There is also a fix-it shop. Armed with a minimum of tools these guys will fix anything from your television to your tractor. It doesn’t matter if they don’t even know what a Playstation is.. they’ll know someone who does. Just drop it off and they’ll take care of it. Next door is a lady with a cart with brown paper, boxes, and tape. You can leave your mail and packages with her. She’ll wrap them, weigh them, and charge you the going rate for postage and 20 baht for her trouble and materials. She’s never lost a single letter or package she’s sent for me and it saves me the 3 km drive to the post office, finding a parking place, taking a number and waiting in line for 30 minutes or so. A few times I’ve caught her at about 11 PM pushing her cart piled high with metered boxes and letters down the main thanon on her way to the post office.

When I was a kid we had the Fuller Brush man. Brooms, mops, hair brushes, toilet brushes, if it had a bristle or string the guy sold it. My mom would buy what she needed from him and he was grateful. If you need a broom now you’d better put it on your list for your next Costco shopping adventure. Here in my soi an old man pushes a cart loaded with freshly made brooms, dusters and sweeps. I call him the Somchai Brush man. Business for him is good. I buy at least two new brooms a month from him to sweep up the parrot food that falls outside the cage.

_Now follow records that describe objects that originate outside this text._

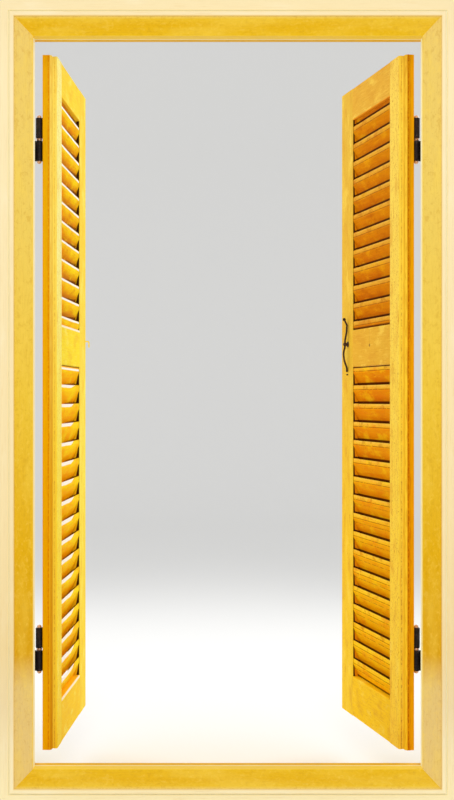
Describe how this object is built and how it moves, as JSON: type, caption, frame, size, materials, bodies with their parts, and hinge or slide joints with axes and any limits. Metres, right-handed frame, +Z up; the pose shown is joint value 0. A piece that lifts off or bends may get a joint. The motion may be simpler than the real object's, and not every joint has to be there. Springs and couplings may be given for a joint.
{
  "type": "shuttered window frame",
  "caption": "Painted timber window frame with a flat casing and a pair of outward-opening louvred shutters on pin hinges, held closed by a turning hook latch.",
  "frame": {"origin": "centre of the sill's underside across the window, at half the depth of the frame", "axes": "+X to the right seen from the room, +Y outdoors, the way the leaves open, +Z up"},
  "size_m": [1.232, 0.6711, 2.112],
  "materials": {
    "frame_paint": "golden yellow paint, brushed by hand",
    "casing_paint": "cream paint, worn and brushed",
    "leaf_paint": "warm yellow paint over wood grain",
    "slat_paint": "warm yellow paint, orange in the shade",
    "hinge_iron": "dark brown, worn",
    "hinge_copper": "pale copper, dulled",
    "screw_iron": "browned",
    "latch_iron": "forged, dark brown",
    "keeper_paint": "painted over with the leaf"
  },
  "bodies": {
    "frame": {"casing_bottom": "casing_paint", "casing_left": "casing_paint", "casing_right": "casing_paint", "casing_top": "casing_paint", "frame_head": "frame_paint", "frame_left_jamb": "frame_paint", "frame_right_jamb": "frame_paint", "frame_sill": "frame_paint", "left_bottom_finials": "hinge_copper", "left_frame_flaps": "hinge_iron", "left_frame_screws": "screw_iron", "left_hinge_pins": "hinge_iron", "left_hinge_rings": "hinge_copper", "right_bottom_finials": "hinge_copper", "right_frame_flaps": "hinge_iron", "right_frame_screws": "screw_iron", "right_hinge_pins": "hinge_iron", "right_hinge_rings": "hinge_copper"},
    "left_leaf": {"left_bottom_rail": "leaf_paint", "left_hinge_stile": "leaf_paint", "left_latch_keeper": "keeper_paint", "left_leaf_flaps": "hinge_iron", "left_leaf_screws": "screw_iron", "left_lower_slats": "slat_paint", "left_meeting_stile": "leaf_paint", "left_mid_rail": "leaf_paint", "left_top_finials": "hinge_copper", "left_top_rail": "leaf_paint", "left_upper_slats": "slat_paint"},
    "right_leaf": {"right_bottom_rail": "leaf_paint", "right_hinge_stile": "leaf_paint", "right_latch_peg": "latch_iron", "right_latch_post": "latch_iron", "right_leaf_flaps": "hinge_iron", "right_leaf_screws": "screw_iron", "right_lower_slats": "slat_paint", "right_meeting_stile": "leaf_paint", "right_mid_rail": "leaf_paint", "right_top_finials": "hinge_copper", "right_top_rail": "leaf_paint", "right_upper_slats": "slat_paint"},
    "latch": {"right_latch_lever": "latch_iron"}
  },
  "joints": [
    {"name": "left_leaf_hinge", "type": "hinge", "parent": "frame", "child": "left_leaf", "pos_m": [-0.5025, 0.099, 1], "axis": [0, 0, 1], "range_deg": [-87.5, 92.5]},
    {"name": "right_leaf_hinge", "type": "hinge", "parent": "frame", "child": "right_leaf", "pos_m": [0.5025, 0.099, 1], "axis": [0, 0, 1], "range_deg": [-103, 77]},
    {"name": "latch_pivot", "type": "hinge", "parent": "right_leaf", "child": "latch", "pos_m": [0.34904, 0.50899, 1.18187], "axis": [0.9744, 0.225, 0], "range_deg": [0, 90]}
  ]
}
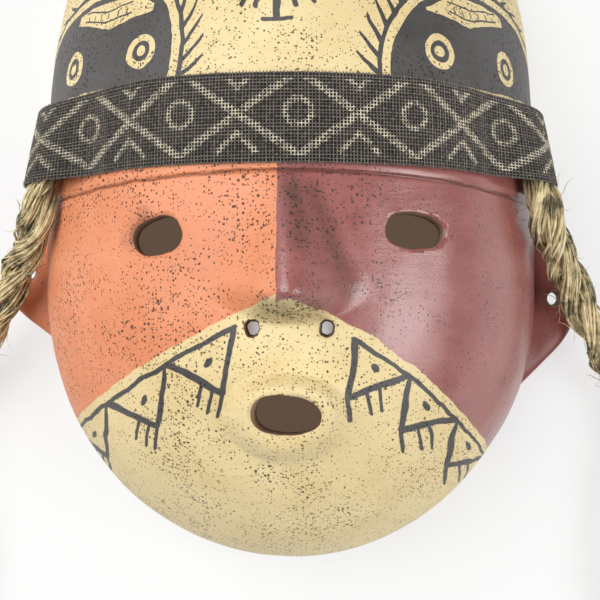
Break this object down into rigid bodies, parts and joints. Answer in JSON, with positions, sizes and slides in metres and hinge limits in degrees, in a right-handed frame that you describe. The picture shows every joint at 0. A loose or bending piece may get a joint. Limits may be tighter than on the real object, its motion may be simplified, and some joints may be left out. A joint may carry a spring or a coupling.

It’s easy to find a lot of bad things and inconveniences about Thailand, and boy do people enjoy pointing them out and writing about them. I don’t think I’ve ever lived anywhere, east or west, where I couldn’t find a bucket load of things to complain about. However, we’re all here living in Thailand and enjoying it and we all give somewhat different but mostly the same reasons. Thailand isn’t like the west. Warts and all, and maybe you’ve never thought of it in these terms, but I think the reason we all most enjoy living in Thailand.. is The Little Man.. Please, lets help keep it this way.

Until next time…

BKKSW

Alan Jackson

The Little Man

I remember walk'in round the court square sidewalk
Lookin' in windows at things I couldn't want
There's johnson's hardware and morgans jewelry
And the ol' Lee king's apothecary
They ware the little man
The little man

I go back now and the stores are all empty
Except for an old coke sign from 1950
Boarded up like they never existed
Or renovated and called historic districts
There goes the little man
There goes the little man

Now the court square's just a set of streets
That the people go round but they seldom think
Bout the little man that built this town
Before the big money shut em down
And killed the little man
Oh the little man

He pumped your gas and he cleaned your glass
And one cold rainy night he fixed your flat
The new stores came where you do it yourself
You buy a lotto ticket and food off the shelf
Forget about the little man
Forget about that little man

He hung on there for a few more years
But he couldn't sell slurpees
And he wouldn't sell beer
Now the bank rents the station
To a down the road
And sell velvet Elvis and
Second-hand clothes
There goes little man
There goes another little man

Now the are lined up in a concrete strip
You can buy the world with just one trip
And save a penny cause it's jumbo size
They don't even realize
They'er killin' the little man
Oh the little man

It wasn't long when I was a child
An old black man came with his plow
He broke the ground where we grew our garden
Back before we'd all forgot about the little man
The little man
Long live the little man
God bless the little man

Stickman's thoughts:

This submission definitely struck a chord.